Measuring local weather conditions on Mars
Cold and colder
When Phoenix landed near the north polar ice cap of Mars, the Sun was close to its highest point in the sky, providing almost 24 hours of sunshine. Local temperatures were expected to vary between highs of -33ºC to lows of -73ºC or -100ºC degrees.
The weather station had three temperature sensors. Fixed to the mast at different levels, the top sensor was about 2.3 metres above the ground.
The sensors measured temperature by its effect on the flow of an electrical current through a closed circuit. They were built by MDA Space Missions in Brampton.
Pressure helps forecast weather on Mars
About the size of a deck of cards, the pressure sensor can took air pressure readings at the Phoenix landing site throughout the day. It was mounted on the side of an electronics box on the deck of the lander.
The air pressure was about 1% of Earth's. Researchers correlated the pressure data with observations from the other sensors to develop a daily weather forecast for the landing site.
The pressure sensor was provided by the Finnish Meteorological Institute.
Who has seen the wind?
Near the top of the mast by a temperature sensor, the wind monitor measured the direction and strength of winds at the landing site. Researchers had to create a small, light device for the lander. Their innovative solution was made of a small tube and a ball. As the wind lifted and moved the ball, onboard stereoscopic cameras captured the movement. The deflection of the ball indicated the wind speed and direction.
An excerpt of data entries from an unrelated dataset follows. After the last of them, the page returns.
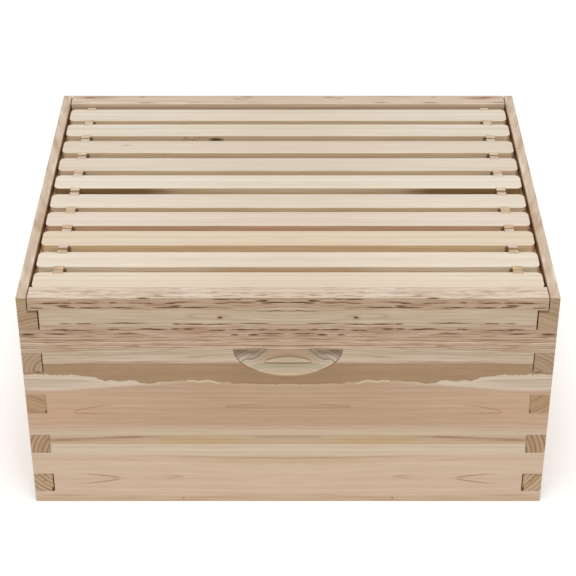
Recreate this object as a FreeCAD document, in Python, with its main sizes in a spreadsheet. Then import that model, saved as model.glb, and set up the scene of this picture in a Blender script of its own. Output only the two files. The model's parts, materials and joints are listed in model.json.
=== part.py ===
import FreeCAD, Part
import os
import Sketcher

from FreeCAD import Placement, Rotation, Vector

# Langstroth hive box, deep size for ten frames: four finger-jointed boards, each glued up
# from three staves, and ten self-spacing frames that hang by their lugs in two rabbets.
#
# Row frame: origin under the middle of the box, +X along the frames, +Y to the back, +Z up.
# All sizes are in millimetres.

SHEET = "Dimensions"
FINGER_COUNT = 5
WIRE_HOLE_COUNT = 4
FRAME_COUNT = 10
SMALL = 0.01

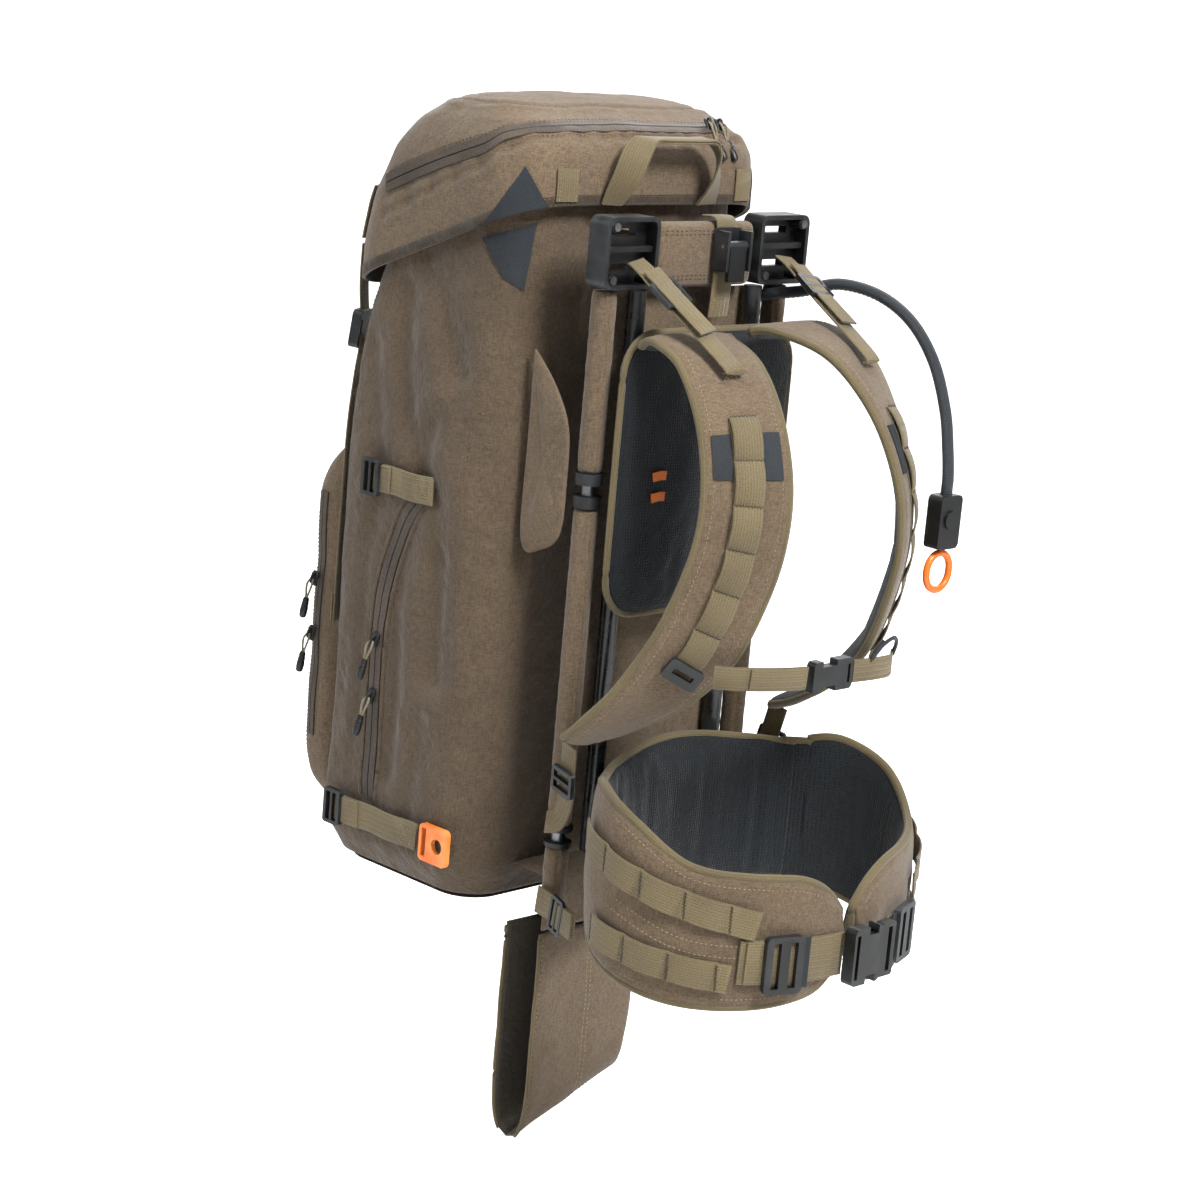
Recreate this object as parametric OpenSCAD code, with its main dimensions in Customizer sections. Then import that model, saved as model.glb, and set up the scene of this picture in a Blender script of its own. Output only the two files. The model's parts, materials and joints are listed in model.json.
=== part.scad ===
// Hunting backpack on an external tube frame, with a lid, a harness and a drop-down boot.
// Wearer's side faces -Y, +X is the wearer's right. The origin is inside the top of the haul loop.
// Parts are drawn from the bag's base (z = 0) and its back wall (y = 0), then moved by hung().

/* [Bag] */
// Width of the main bag
bag_w = 300; // [260:5:320]
// Depth of the main bag at its middle
bag_d = 228; // [200:2:240]
// Height of the main bag up to its open top
bag_h = 632; // [600:2:640]
// Thickness of the bag's padded wall
bag_wall = 6; // [4:1:8]
// How far the front pocket stands out
pocket_out = 50; // [30:5:60]

/* [Lid] */
// Height of the lid's crown above the bag's base
lid_top = 704; // [696:1:716]
// Thickness of the lid's fabric and lining
lid_wall = 5; // [3:1:6]

/* [Frame] */
// Half the distance between the two outer posts
post_x = 106; // [100:1:110]
// Radius of a post in its fabric sleeve
post_r = 11; // [8:0.5:12]
// Half the distance between the two inner stays
stay_x = 72; // [66:1:76]
// Radius of an inner stay
stay_r = 8; // [5:0.5:9]

/* [Harness] */
// Thickness of a shoulder strap
strap_t = 14; // [10:1:16]
// Width of a shoulder strap over the chest
strap_w = 74; // [60:2:80]
// Half the width of the hip belt's loop
belt_a = 160; // [150:1:165]
// Half the depth of the hip belt's loop
belt_b = 107; // [100:1:110]
// Thickness of a hip belt wing
belt_t = 16; // [12:1:18]

/* [Hidden] */

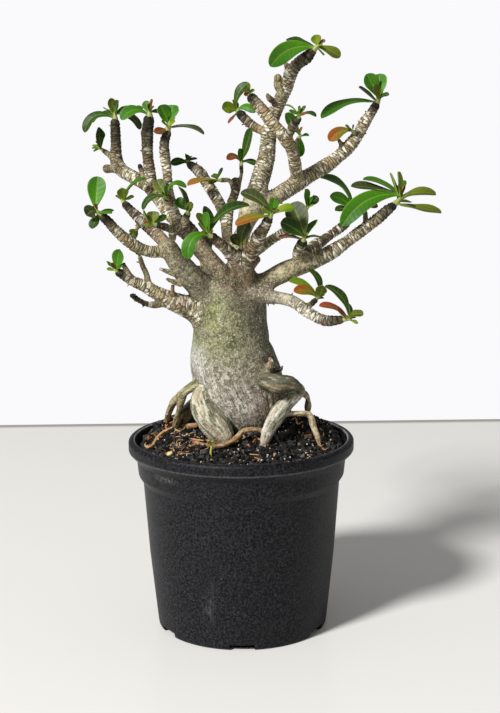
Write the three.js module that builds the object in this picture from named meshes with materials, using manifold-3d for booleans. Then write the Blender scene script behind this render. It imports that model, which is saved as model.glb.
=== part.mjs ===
// A potted desert rose: a swollen grey trunk on bare roots, knobbly limbs that end in sprays of
// obovate leaves, growing in bark and grit in a round black pot. Millimetres, +Z up. The origin
// is the middle of the pot's underside, and the side that the eye meets first faces -Y.
import * as THREE from 'three';
import { mergeVertices } from 'three/addons/utils/BufferGeometryUtils.js';
import Module from 'manifold-3d';

const wasm = await Module();
wasm.setup();

// Driving dimensions.
const pot = { height: 94.5, rimRadius: 55, baseRadius: 41.7, wall: 1.2, floor: 1.6, sides: 40 };
const notch = { count: 6, width: 12, height: 3, depth: 5 };
const soilBed = { level: 89, radius: 50, rings: 6, sides: 32, grain: 0.45 };
const gap = 0.35;             // clear space between two pieces that touch on the real thing
const trunkDepth = 0.86;      // the trunk's depth over its width
const limbSides = { thick: 8, thin: 6, thinUnder: 3.5 };
const trunkSides = 14;
const ringStep = 8;           // widest spacing of a limb's rings
const blade = { thickness: 0.8, fold: 0.1, stalk: 0.7, lowest: 1.8, ribbedFrom: 6 };

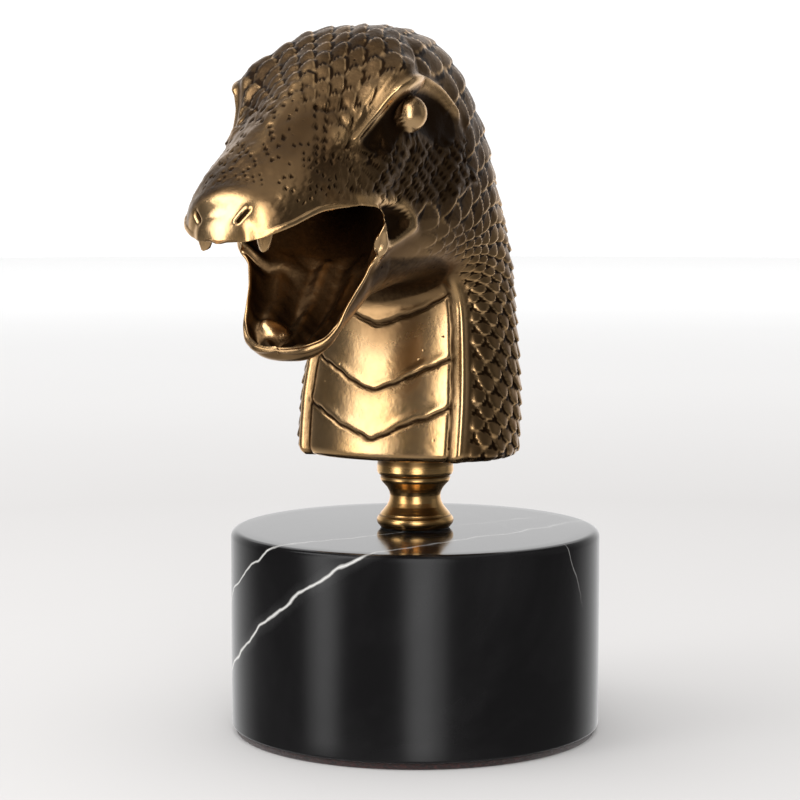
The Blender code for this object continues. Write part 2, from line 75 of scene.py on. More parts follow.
UPPER_LIP = np.array([
    (1.00, 18.0, 46.6, 119.4), (1.06, 18.2, 48.6, 121.6), (1.14, 18.6, 53.2, 123.1),
    (1.25, 18.7, 58.0, 123.6), (1.42, 17.9, 63.8, 123.8), (1.56, 16.6, 68.2, 123.8),
    (1.68, 15.0, 72.7, 122.9), (1.78, 13.0, 77.4, 120.8), (1.86, 11.0, 80.7, 119.4),
    (1.93, 8.4, 83.9, 118.0), (1.975, 5.0, 86.1, 117.3), (2.00, 0.0, 87.0, 117.2),
    (2.025, -5.0, 86.1, 117.3)])
LOWER_LIP = np.array([
    (1.00, 18.0, 46.6, 119.4), (1.08, 16.7, 47.6, 116.6), (1.20, 15.2, 49.4, 112.8),
    (1.35, 14.3, 50.6, 109.8), (1.50, 13.3, 52.2, 107.0), (1.65, 12.2, 55.0, 103.2),
    (1.80, 11.0, 57.9, 98.9), (1.90, 8.6, 60.2, 96.2), (1.96, 4.9, 62.3, 94.9),
    (2.00, 0.0, 63.0, 94.5), (2.04, -4.9, 62.3, 94.9)])
SQUARENESS = np.array([
    (0.00, 2.0), (0.40, 1.87), (0.75, 2.24), (0.90, 2.75), (1.02, 3.2), (1.12, 3.3), (1.22, 2.1),
    (1.33, 1.68), (1.42, 1.62), (1.55, 1.7), (1.70, 2.0), (2.00, 2.26), (2.10, 2.2)])
PALATE_LINE = np.array([
    (1.00, 41.5, 129.5), (1.30, 57.0, 133.5), (1.60, 69.0, 130.0), (1.85, 78.5, 123.0),
    (2.00, 87.0, 117.2)])
FLOOR_LINE = np.array([
    (1.00, 40.5, 112.0), (1.30, 46.4, 102.8), (1.60, 53.0, 97.8), (1.85, 59.0, 95.0),
    (2.00, 63.0, 94.5)])
BROW = np.array([
    (15.4, 56.1, 137.9), (16.5, 51.8, 141.6), (17.7, 49.3, 144.2), (19.0, 47.4, 146.8), (20.1, 45.4, 149.1),
    (20.9, 42.2, 150.8), (20.0, 37.4, 151.4), (18.8, 32.4, 151.1), (18.6, 26.9, 149.7), (19.2, 23.4, 147.4),
    (20.0, 20.9, 144.8), (20.8, 19.1, 142.3), (21.2, 18.2, 140.5)])
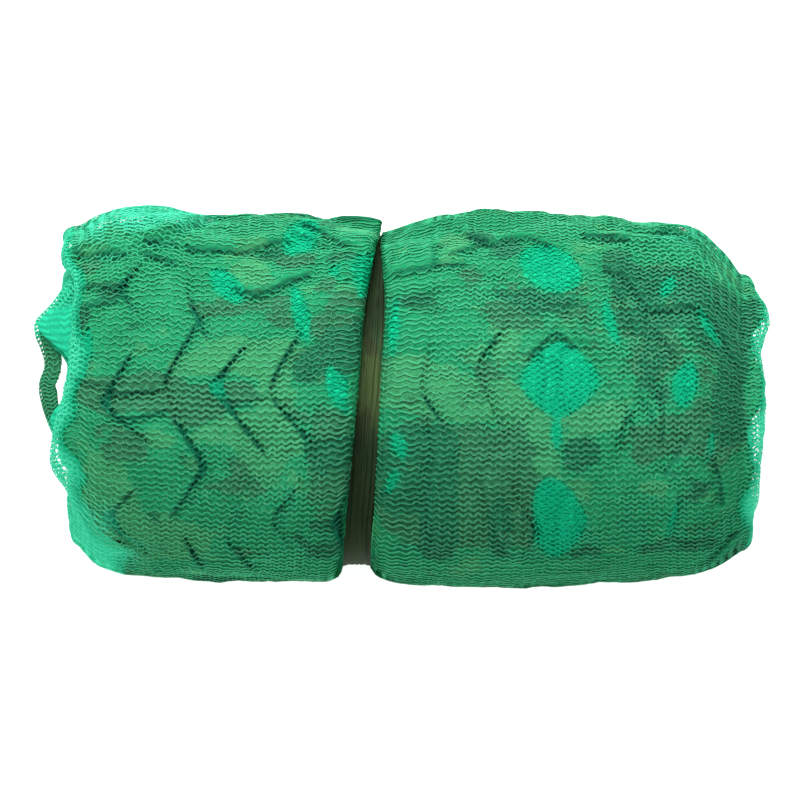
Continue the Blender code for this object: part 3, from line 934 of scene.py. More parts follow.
# The knit under the outer one.
INNER_DROP = 0.0018  # of its yarn under the outer one's
INNER_OVER_NET = 0.0004
INNER_LINK_DROP = 0.0004
INNER_ASIDE = (0.45 * WAVE, 0.48 * ROW_PITCH)  # along and across the rows
INNER_SHOWN = 0.35  # share of a hole from which it is made
INNER_LOOSE = 0.0045  # depth of a hollow from which it is made
INNER_LEFT, INNER_RIGHT = 0.030, 0.016  # how far in from the ends it is made

# Where the waves are longer or shorter than usual.
DRAWN_OUT = table("x reach share", (LEFT_END, 0.06, 0.14), (0.180, 0.05, -0.12))

# Where the knit is drawn out into an open mesh, and its rows hardly show; as seen, in mm.
MESH_PATCHES = table("x y wide tall strength",
    (-155, 62, 88, 60, 1.0), (-48, 38, 26, 46, 0.9), (-222, 0, 26, 90, 0.8),
    (-70, 100, 40, 30, 0.7), (70, 100, 90, 24, 0.8), (150, 55, 50, 40, 0.4), (232, 20, 26, 90, 0.7),
    (40, 30, 60, 46, 0.45), (-188, -104, 46, 24, 0.9), (222, 104, 44, 28, 0.8),
    (190, -112, 60, 14, 0.7)
)


def row_shift(q, s):
    """How far a row of knit runs off its straight line: its drag towards the tie, and wander."""
    right = DRAG_RIGHT * np.exp(-np.maximum(q - WAIST.x, 0) / DRAG_RIGHT_OVER) * (q >= WAIST.x)
    left = DRAG_LEFT * np.exp(-np.maximum(WAIST.x - q, 0) / DRAG_LEFT_OVER) * (q < WAIST.x)
    return right + left + (noise(q, s, ROW_WANDER) + noise(q, s, ROW_TREMBLE))


def wave_starts():
    """Where each wave of a row starts, along the row."""
    starts = [KNIT_FROM]
    while starts[-1] < KNIT_TO:
        drawn = sum(place.share * hump(starts[-1] - place.x, place.reach) for place in DRAWN_OUT)
        starts.append(starts[-1] + WAVE * (1 + drawn))
    return np.array(starts)


def row_places():
    """s of each row of the knit, from the free end round to the strip's next turn."""
    rows = [-KNIT_PAST]
    while rows[-1] < OUTER_LENGTH + KNIT_PAST:
        gathered = 1 - smooth_step((rows[-1] - GATHER_FROM) / (GATHER_TO - GATHER_FROM))
        rows.append(rows[-1] + ROW_PITCH * (1 - BACK_GATHER * gathered))
    return np.array(rows)


def mesh_share(q, s):
    """0 where the knit's rows lie close and plain, to 1 where it is an open mesh."""
    share = MESH_USUAL + noise(q, s, MESH_ROUGH)
    for patch in MESH_PATCHES:
        share = share + patch.strength * oval(patch, q, s)
    return np.clip(share, 0, 1)


def oval(place, x, s, squareness=1):
    """1 in the middle of a table's place, falling to nothing outside its width and height."""
    middle = seen_mm(place)
    across = ((x - middle[0]) / (place.wide * MM)) ** 2
    up = ((s - middle[1]) / (place.tall * MM)) ** 2
    return np.exp(-((across**squareness + up**squareness) ** 2))


def wave_height(q, s, mesh):
    """How high the yarn's waves are, as a share of the usual."""
    return (1 + noise(q, s, WAVE_ROUGH)) * (1 - MESH_FLATTER * mesh)


def knit_places():
    """Along-row and across-row places of every point of the knit's rows."""
    starts = wave_starts()
    lengths = np.diff(starts)
    share = np.array([place for place, _ in WAVE_SHAPE])
    q = (starts[:-1, None] + lengths[:, None] * share).ravel()
    wave = np.tile([height for _, height in WAVE_SHAPE], len(lengths)) * WAVE_HEIGHT / 2
    q, s = np.meshgrid(q, row_places())
    mesh = mesh_share(q, s)
    random = np.random.RandomState(34)
    moved = JITTER_ALONG * (1 + mesh) * random.uniform(-1, 1, q.shape)
    ragged = JITTER_ACROSS * (1 + MESH_RAGGED * mesh) * random.uniform(-1, 1, q.shape)
    s_moved = s + row_shift(q, s) + wave * wave_height(q, s, mesh) + ragged
    return q + noise(q, s, WAVE_DRIFT) + moved, s_moved


def row_fields(x, s):
    """Which row of the knit, and which wave of it, a place of the cloth lies under."""
    rows, starts = row_places(), wave_starts()
    mesh = mesh_share(x, s)
    return {
        "row": np.interp(s - row_shift(x, s), rows, np.arange(len(rows))),
        "wave": np.interp(x - noise(x, s, WAVE_DRIFT), starts, np.arange(len(starts))),
        "wave_height": wave_height(x, s, mesh),
        "mesh": mesh,
    }


def on_cloth(q, s):
    """x on the roll of a place of the knit, and the turn; the ends' folds count as the end."""
    turn = turn_at(s)
    return np.clip(q, end_apex(-1, turn), end_apex(1, turn)), turn


BACK_SHINE_FROM, BACK_SHINE_OVER = 0.030, 0.035  # s where light still comes through the back
BACK_SHINE = 0.75
END_SHINE_INSET = 0.4  # radii of the cloth's fold, from its own edge
THIN_DEPTH = 0.011  # of a hollow, at which light comes through all of it
OPENED_OVER, THIN_OVER = 0.003, 0.012  # at the roll's ends


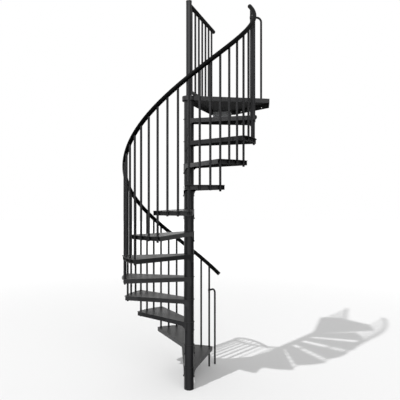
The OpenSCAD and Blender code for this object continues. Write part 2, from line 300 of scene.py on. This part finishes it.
# The same coat on the drawn pipe of the pole and the post, which takes it glossier and sheds dust.
pipeCoat = powderCoated("blackPowderCoatedPipe", {
    **powderCoat, "smoothest": 0.28, "roughest": 0.34, "dustMost": 0.0})
# The same coat on a thin drawn tube: finer patches along the bar, and a duller shine.
barCoat = powderCoated("blackPowderCoatedTube", {
    **powderCoat, "dark": "#1A1A1C", "light": "#222224", "patchMm": 60, "peelMm": 2.5,
    "specular": 0.3})
# Extruded vinyl sleeve, pulled over the tube while warm: deeper black, smooth, a dull wide sheen.
sleeve = powderCoated("blackVinylHandrail", {
    **powderCoat, "dark": "#060607", "light": "#090909", "peelMm": 6, "peelDepthMm": 0.01,
    "smoothest": 0.4, "roughest": 0.5, "dustMost": 0.0, "specular": 0.05})
# Moulded nylon caps and blackened screws: near black, with a fine moulded grain.
fittings = powderCoated("blackNylonFittings", {
    **powderCoat, "dark": "#101011", "light": "#161617", "patchMm": 20, "peelMm": 1.5,
    "smoothest": 0.4, "roughest": 0.55, "dustMost": 0.0})


# Zinc-plated mild steel: a pale bluish grey with soft cloudy patches, rolled before it was plated.
zincPlate = {
    "dark": "#D8DBDD", "light": "#E8EAEB",
    "patchMm": 30,
    "grainMm": 2, "grainStretch": 12, "grainDepthMm": 0.01,     # coarser than real rolling marks
    "metal": 0.5,                                               # the rest is its dull grey bloom
    "smoothest": 0.5, "roughest": 0.65,
}


def zincPlated(name, look):
    material = bpy.data.materials.new(name)
    tree = emptyTree(material)
    place = addNode(tree, "ShaderNodeTexCoord").outputs["Object"]
    clouds = addNode(tree, "ShaderNodeTexNoise", {"Scale": perMetre(look["patchMm"]), "Detail": 5},
                     {"Vector": place}).outputs["Fac"]
    cloudLow, cloudHigh = noiseSpan["patches"]
    cloudShare = addNode(tree, "ShaderNodeMapRange", {"From Min": cloudLow, "From Max": cloudHigh},
                         {"Value": clouds})
    colour = addNode(tree, "ShaderNodeMixRGB", {"Color1": fromHex(look["dark"]),
                                                "Color2": fromHex(look["light"])},
                     {"Fac": cloudShare.outputs["Result"]})
    glossLow, glossHigh = noiseSpan["gloss"]
    gloss = addNode(tree, "ShaderNodeMapRange",
                    {"From Min": glossLow, "From Max": glossHigh,
                     "To Min": look["smoothest"], "To Max": look["roughest"]}, {"Value": clouds})
    # rolling marks run along the plate, so they are much finer up and down it
    rolled = addNode(tree, "ShaderNodeMapping", {"Scale": (1, 1, look["grainStretch"])},
                     {"Vector": place})
    grain = addNode(tree, "ShaderNodeTexNoise",
                    {"Scale": perMetre(look["grainMm"] * look["grainStretch"]), "Detail": 2},
                    {"Vector": rolled.outputs["Vector"]})
    bump = addNode(tree, "ShaderNodeBump",
                   {"Strength": 1.0, "Distance": look["grainDepthMm"] * mm},
                   {"Height": grain.outputs["Fac"]})
    shader = addNode(tree, "ShaderNodeBsdfPrincipled", {"Metallic": look["metal"]},
                     {"Base Color": colour.outputs["Color"],
                      "Roughness": gloss.outputs["Result"], "Normal": bump.outputs["Normal"]})
    addNode(tree, "ShaderNodeOutputMaterial", links={"Surface": shader.outputs["BSDF"]})
    return material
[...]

Mars has light winds most of the time, about four kilometres an hour. These may pick up to around 15 to 40 kilometres an hour during the day. But visible effects from ferocious winds, up to 150 skilometres an hour, have been recorded. Windstorms have cleared crater-scarred plains, and swept soil into giant dunes six-stories high.
Martian storms carry lots of dust. The Red Planet experiences dozens of dust storms every year. And every five or six years, a storm develops into a monstrous tempest that can cover the entire planet.
The wind monitor, also known as a "telltale," was provided by Denmark's Aarhus University with support from Canadian science team members.